AP Statistics: Sampling - Wild Apricot
AP Statistics: Sampling Name ____________________
One application of statistics is to determine the “readability” of various books and articles. One simple way to do this is to measure the average word length.
Consider one of the most famous speeches of all time, The Gettysburg Address by Abraham Lincoln.
Four score and seven years ago our fathers brought forth upon this continent, a new nation, conceived in Liberty, and dedicated to the proposition that all men are created equal.
Now we are engaged in a great civil war, testing whether that nation, or any nation so conceived and so dedicated, can long endure. We are met on a great battle-field of that war.
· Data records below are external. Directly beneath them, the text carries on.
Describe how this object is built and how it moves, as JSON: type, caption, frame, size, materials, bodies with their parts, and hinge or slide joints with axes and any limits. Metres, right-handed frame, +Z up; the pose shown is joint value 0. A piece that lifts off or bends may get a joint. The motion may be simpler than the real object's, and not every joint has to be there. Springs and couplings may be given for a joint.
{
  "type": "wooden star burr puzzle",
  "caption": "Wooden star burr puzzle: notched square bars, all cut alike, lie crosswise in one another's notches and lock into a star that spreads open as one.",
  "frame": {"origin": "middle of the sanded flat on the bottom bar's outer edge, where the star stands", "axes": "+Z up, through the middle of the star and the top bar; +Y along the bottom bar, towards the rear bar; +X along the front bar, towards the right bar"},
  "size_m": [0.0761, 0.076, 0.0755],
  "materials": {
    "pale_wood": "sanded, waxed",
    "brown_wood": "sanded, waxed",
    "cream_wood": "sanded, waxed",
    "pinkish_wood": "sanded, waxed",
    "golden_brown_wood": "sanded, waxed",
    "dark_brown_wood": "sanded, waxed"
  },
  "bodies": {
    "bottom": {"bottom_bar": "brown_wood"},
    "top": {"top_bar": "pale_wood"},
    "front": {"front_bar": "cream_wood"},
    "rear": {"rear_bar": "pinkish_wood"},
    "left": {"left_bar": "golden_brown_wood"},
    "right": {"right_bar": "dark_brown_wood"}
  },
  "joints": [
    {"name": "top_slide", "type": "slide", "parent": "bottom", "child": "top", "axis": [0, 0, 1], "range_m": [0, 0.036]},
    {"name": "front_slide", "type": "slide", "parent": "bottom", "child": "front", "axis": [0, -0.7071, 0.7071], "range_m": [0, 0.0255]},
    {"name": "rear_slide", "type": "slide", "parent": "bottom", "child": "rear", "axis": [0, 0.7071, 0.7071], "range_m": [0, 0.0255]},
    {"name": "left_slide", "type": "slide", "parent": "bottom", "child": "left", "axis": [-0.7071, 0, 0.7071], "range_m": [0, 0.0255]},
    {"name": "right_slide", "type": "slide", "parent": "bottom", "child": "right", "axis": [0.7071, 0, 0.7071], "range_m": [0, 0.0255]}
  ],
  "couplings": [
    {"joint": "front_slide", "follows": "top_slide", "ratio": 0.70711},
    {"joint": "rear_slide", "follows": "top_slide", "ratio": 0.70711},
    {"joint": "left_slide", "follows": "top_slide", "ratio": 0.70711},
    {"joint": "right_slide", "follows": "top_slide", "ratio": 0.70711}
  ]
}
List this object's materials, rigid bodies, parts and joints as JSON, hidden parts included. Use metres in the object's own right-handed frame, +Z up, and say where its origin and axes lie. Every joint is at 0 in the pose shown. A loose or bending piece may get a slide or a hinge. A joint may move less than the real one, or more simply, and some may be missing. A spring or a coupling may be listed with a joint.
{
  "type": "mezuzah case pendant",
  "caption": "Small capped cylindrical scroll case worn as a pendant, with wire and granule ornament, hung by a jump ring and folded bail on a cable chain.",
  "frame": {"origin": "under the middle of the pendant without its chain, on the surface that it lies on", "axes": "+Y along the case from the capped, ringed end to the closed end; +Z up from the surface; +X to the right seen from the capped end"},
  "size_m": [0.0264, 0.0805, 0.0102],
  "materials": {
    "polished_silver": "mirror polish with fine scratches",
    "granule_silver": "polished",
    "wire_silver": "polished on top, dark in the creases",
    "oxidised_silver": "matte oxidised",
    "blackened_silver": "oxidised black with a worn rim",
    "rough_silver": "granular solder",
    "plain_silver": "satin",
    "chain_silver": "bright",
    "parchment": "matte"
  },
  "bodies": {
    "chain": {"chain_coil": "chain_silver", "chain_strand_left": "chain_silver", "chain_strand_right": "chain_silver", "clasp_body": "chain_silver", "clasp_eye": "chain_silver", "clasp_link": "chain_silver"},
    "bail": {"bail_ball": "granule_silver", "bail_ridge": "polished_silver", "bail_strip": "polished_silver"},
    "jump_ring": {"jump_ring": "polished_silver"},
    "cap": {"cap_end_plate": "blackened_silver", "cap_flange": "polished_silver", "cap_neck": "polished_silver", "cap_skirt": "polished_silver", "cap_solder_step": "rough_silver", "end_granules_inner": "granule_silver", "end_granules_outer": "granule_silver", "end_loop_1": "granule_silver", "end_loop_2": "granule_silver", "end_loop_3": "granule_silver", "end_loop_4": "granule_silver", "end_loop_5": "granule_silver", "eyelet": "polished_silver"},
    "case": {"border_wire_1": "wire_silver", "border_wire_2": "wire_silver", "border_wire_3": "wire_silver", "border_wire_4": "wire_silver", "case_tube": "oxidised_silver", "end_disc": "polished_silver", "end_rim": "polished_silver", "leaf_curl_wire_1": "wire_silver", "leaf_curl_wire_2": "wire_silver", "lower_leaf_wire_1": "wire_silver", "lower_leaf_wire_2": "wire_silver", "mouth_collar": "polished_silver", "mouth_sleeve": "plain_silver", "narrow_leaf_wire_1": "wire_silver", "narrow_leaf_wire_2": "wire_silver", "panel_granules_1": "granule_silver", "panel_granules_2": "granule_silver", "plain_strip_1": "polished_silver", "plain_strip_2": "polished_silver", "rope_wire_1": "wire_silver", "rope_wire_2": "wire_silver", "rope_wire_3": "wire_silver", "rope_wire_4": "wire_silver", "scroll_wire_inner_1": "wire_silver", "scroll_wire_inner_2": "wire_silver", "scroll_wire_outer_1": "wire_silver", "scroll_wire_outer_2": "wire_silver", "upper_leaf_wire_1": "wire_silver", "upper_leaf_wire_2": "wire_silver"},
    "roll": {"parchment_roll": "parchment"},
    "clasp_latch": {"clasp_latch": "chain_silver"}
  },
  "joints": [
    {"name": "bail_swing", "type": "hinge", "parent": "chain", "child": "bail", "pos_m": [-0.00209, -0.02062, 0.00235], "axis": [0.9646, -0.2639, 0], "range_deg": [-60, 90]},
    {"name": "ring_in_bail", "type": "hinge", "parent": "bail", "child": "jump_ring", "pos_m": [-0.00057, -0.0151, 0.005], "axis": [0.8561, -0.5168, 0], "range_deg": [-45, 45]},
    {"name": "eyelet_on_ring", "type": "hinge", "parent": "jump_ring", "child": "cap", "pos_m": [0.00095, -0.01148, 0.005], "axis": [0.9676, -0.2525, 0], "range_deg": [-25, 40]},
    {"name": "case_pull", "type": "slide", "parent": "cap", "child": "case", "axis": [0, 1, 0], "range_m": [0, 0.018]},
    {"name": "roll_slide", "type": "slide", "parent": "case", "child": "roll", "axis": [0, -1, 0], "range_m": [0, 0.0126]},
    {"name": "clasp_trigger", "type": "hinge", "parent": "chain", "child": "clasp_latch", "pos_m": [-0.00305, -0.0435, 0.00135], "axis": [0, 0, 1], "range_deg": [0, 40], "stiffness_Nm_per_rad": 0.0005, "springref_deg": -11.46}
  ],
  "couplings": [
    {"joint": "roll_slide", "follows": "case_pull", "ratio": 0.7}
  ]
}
We have come to dedicate a portion of that field, as a final resting place for those who here gave their lives that that nation might live. It is altogether fitting and proper that we should do this.
But, in a larger sense, we can not dedicate -- we can not consecrate -- we can not hallow -- this ground. The brave men, living and dead, who struggled here, have consecrated it, far above our poor power to add or detract. The world will little note, nor long remember what we say here, but it can never forget what they did here. It is for us the living, rather, to be dedicated here to the unfinished work which they who fought here have thus far so nobly advanced. It is rather for us to be here dedicated to the great task remaining before us -- that from these honored dead we take increased devotion to that cause for which they gave the last full measure of devotion -- that we here highly resolve that these dead shall not have died in vain -- that this nation, under God, shall have a new birth of freedom -- and that government of the people, by the people, for the people, shall not perish from the earth.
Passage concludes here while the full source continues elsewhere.